SANDWORM: Lessons from the Ukrainian Cyberwar and Beyond
2020-09-04, 17:30–18:30, Main stream

From Wired senior writer Andy Greenberg comes the true story of the most devastating cyberattack in history and the desperate hunt to identify and track the elite Russian agents behind it.


In 2014, the world witnessed the start of a mysterious series of cyberattacks. Targeting American utility companies, NATO, and electric grids in Eastern Europe, the strikes grew ever more brazen. They culminated in the summer of 2017, when the malware known as NotPetya was unleashed, penetrating, disrupting, and paralyzing some of the world's largest businesses—from drug manufacturers to software developers to shipping companies. At the attack's epicenter in Ukraine, ATMs froze. The railway and postal systems shut down. Hospitals went dark. NotPetya spread around the world, inflicting an unprecedented ten billion dollars in damage—the largest, most destructive cyberattack the world had ever seen.

The hackers behind these attacks are quickly gaining a reputation as the most dangerous team of cyberwarriors in history: a group known as Sandworm. Working in the service of Russia's military intelligence agency, they represent a persistent, highly skilled force, one whose talents are matched by their willingness to launch broad, unrestrained attacks on the most critical infrastructure of their adversaries. They target government and private sector, military and civilians alike.
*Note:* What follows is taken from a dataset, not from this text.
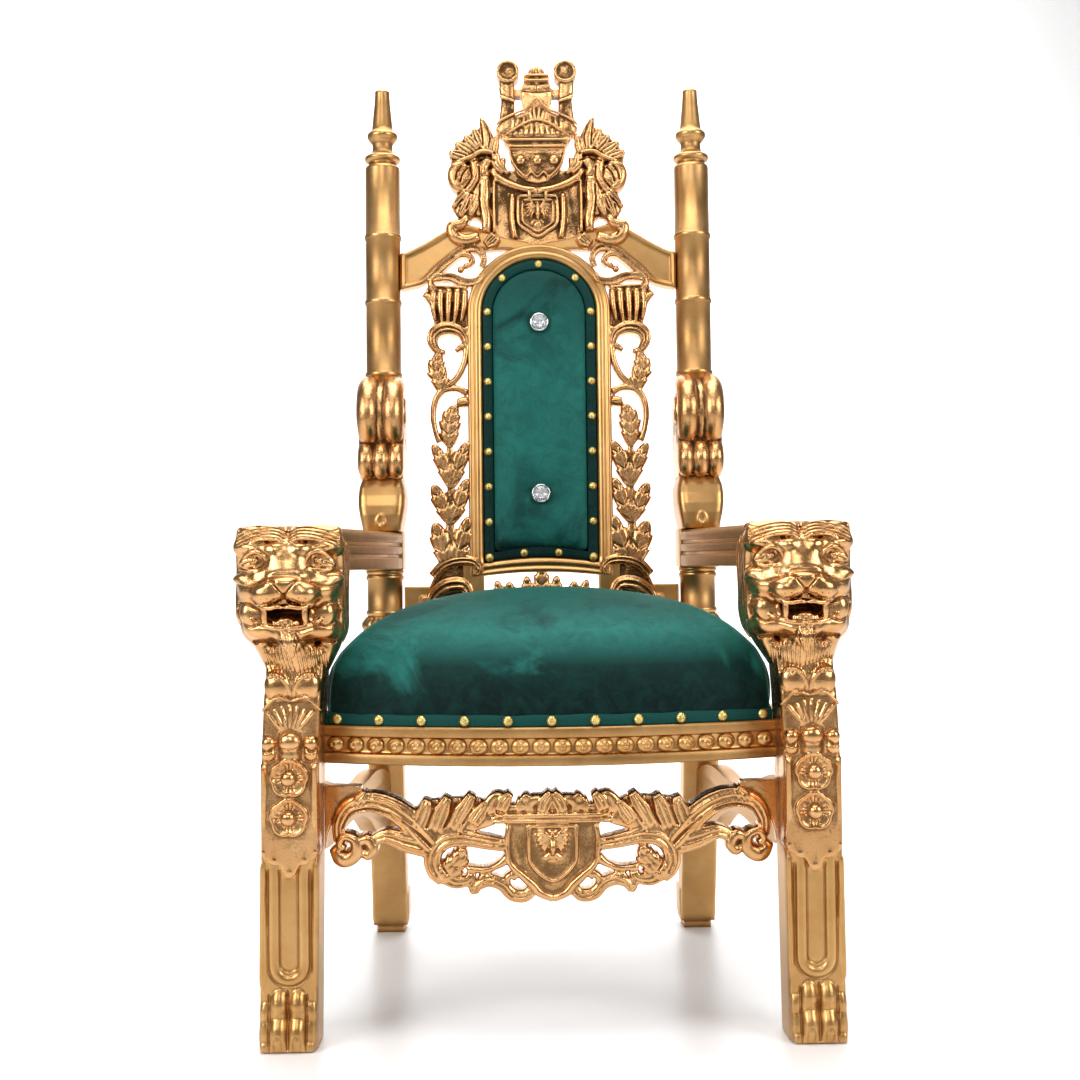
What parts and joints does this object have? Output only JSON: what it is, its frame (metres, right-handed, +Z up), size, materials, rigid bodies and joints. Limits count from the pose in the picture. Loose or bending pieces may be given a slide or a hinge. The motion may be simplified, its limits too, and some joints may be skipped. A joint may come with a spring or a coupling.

A chilling, globe-spanning detective story, Sandworm considers the danger this force poses to our national security and stability. As the Kremlin's role in foreign government manipulation comes into greater focus, Sandworm exposes the realities not just of Russia's global digital offensive, but of an era where warfare ceases to be waged on the battlefield. It reveals how the lines between digital and physical conflict, between wartime and peacetime, have begun to blur—with world-shaking implications.

Andy Greenberg is an award-winning senior writer for WIRED, covering security, privacy, information freedom, and hacker culture. He's the author of the book SANDWORM: A New Era of Cyberwar and the Hunt for the Kremlin's Most Dangerous Hackers. The book and excerpts from it published in WIRED won a Gerald Loeb Award for International Reporting, a Sigma Delta Chi Award from the Society of Professional Journalists, two Deadline Club Awards from the New York Society of Professional Journalists, and the Cornelius Ryan Citation for Excellence from the Overseas Press Club. Greenberg's last book was THIS MACHINE KILLS SECRETS, about WikiLeaks, cryptography, and the cypherpunks, which was selected as an Editor's Choice by The New York Times Book Review in 2012. Before coming to WIRED, Greenberg worked as a senior reporter for Forbes magazine. He lives in Brooklyn with his wife, filmmaker Malika Zouhali-Worrall.